As for the governance of the universal Church, the anonymous drafter of the document complains that «the pope, the secretary of state or his substitute decide everything, thus providing them with a workload humanly impossible to finish. Combined with the ever-growing amount of business and the exaggerated propensity for secrecy, this can only result in delaying even the most urgent affairs.»

Among the remedies, the document of 1931 expresses the hope that «more space, therefore, should be given to the time-honoured system of the collegial govermnent.»

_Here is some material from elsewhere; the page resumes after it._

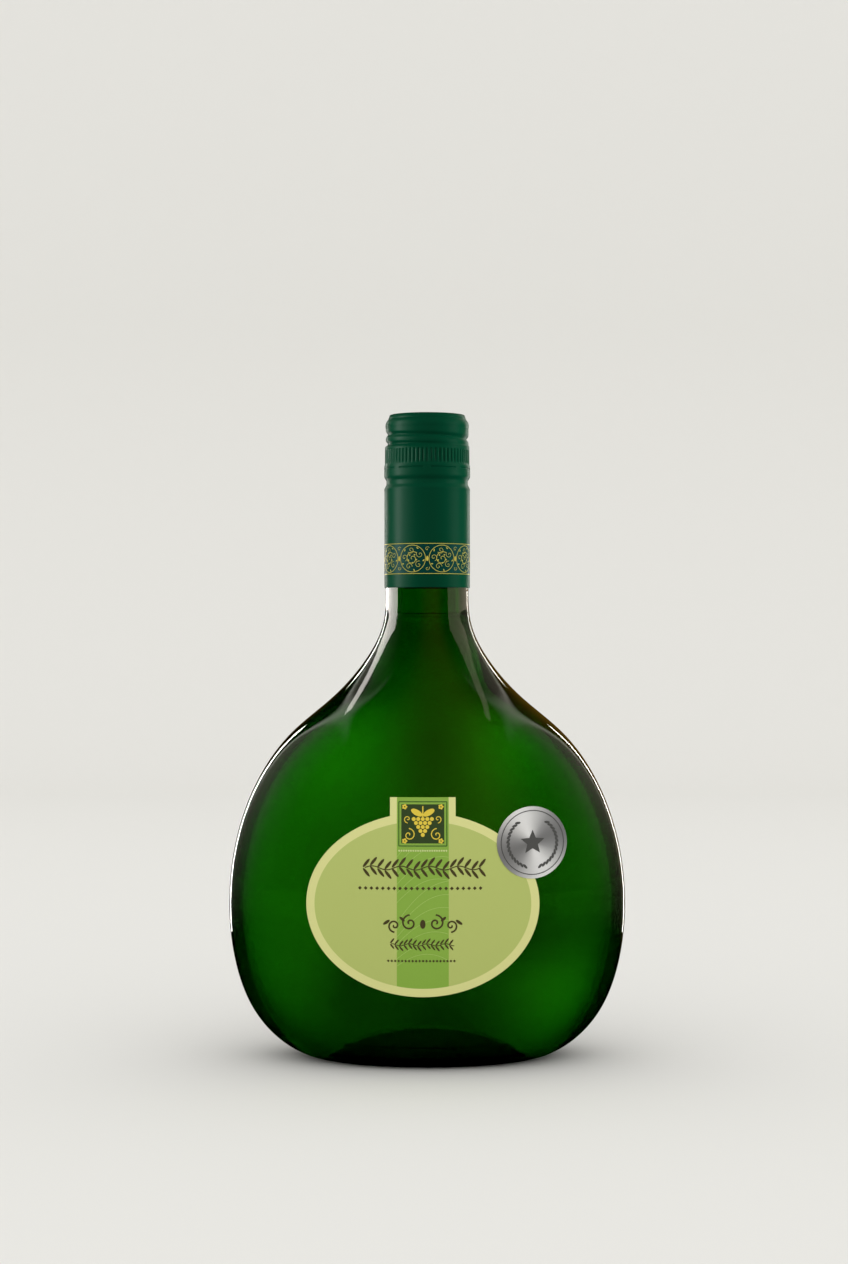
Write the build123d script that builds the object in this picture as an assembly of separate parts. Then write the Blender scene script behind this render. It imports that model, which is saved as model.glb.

Moreover, the curial staff «should be increased by adding internationally selected experts, so that they can act and react quickly; new channels of communication will be opened up as well, to prevent that only one-sided and biased information reaches the Holy See. In this way, the state of affairs in the universal Church can be monitored more closely and it will be easier to communicate with the bishops, leading and admonishing them if necessary.»

This is a matter of proposals for reform that now date back to more than eighty years ago. Vatican Council II made some of them its own.

For his part, de Valk writes that Paul VI in 1967 and John Paul II in 1988 with their restructurings of the Roman curia «have indeed carried out several of these reforms» called for in the document of 1931.

Many, but not all. Will it be Pope Francis who realizes those which are lacking?

The book:

«Suavis laborum memoria. Church, Papacy, Roman Curia between History and Theology. Essays in honor of Marcel Chappin SJ on His 70° Birthday», edited by Paul van Geest – Roberto Regoli, Archivio Segreto Vaticano, Città del Vaticano, 2013, pp, 618, euro 35.00.

Pages 183-205 of the book with the essay by Hans de Valk are entitled: «'Some matters that should be improved in the government of the Church.' A remarkable proposal for the reform of the Roman curia, 1931.»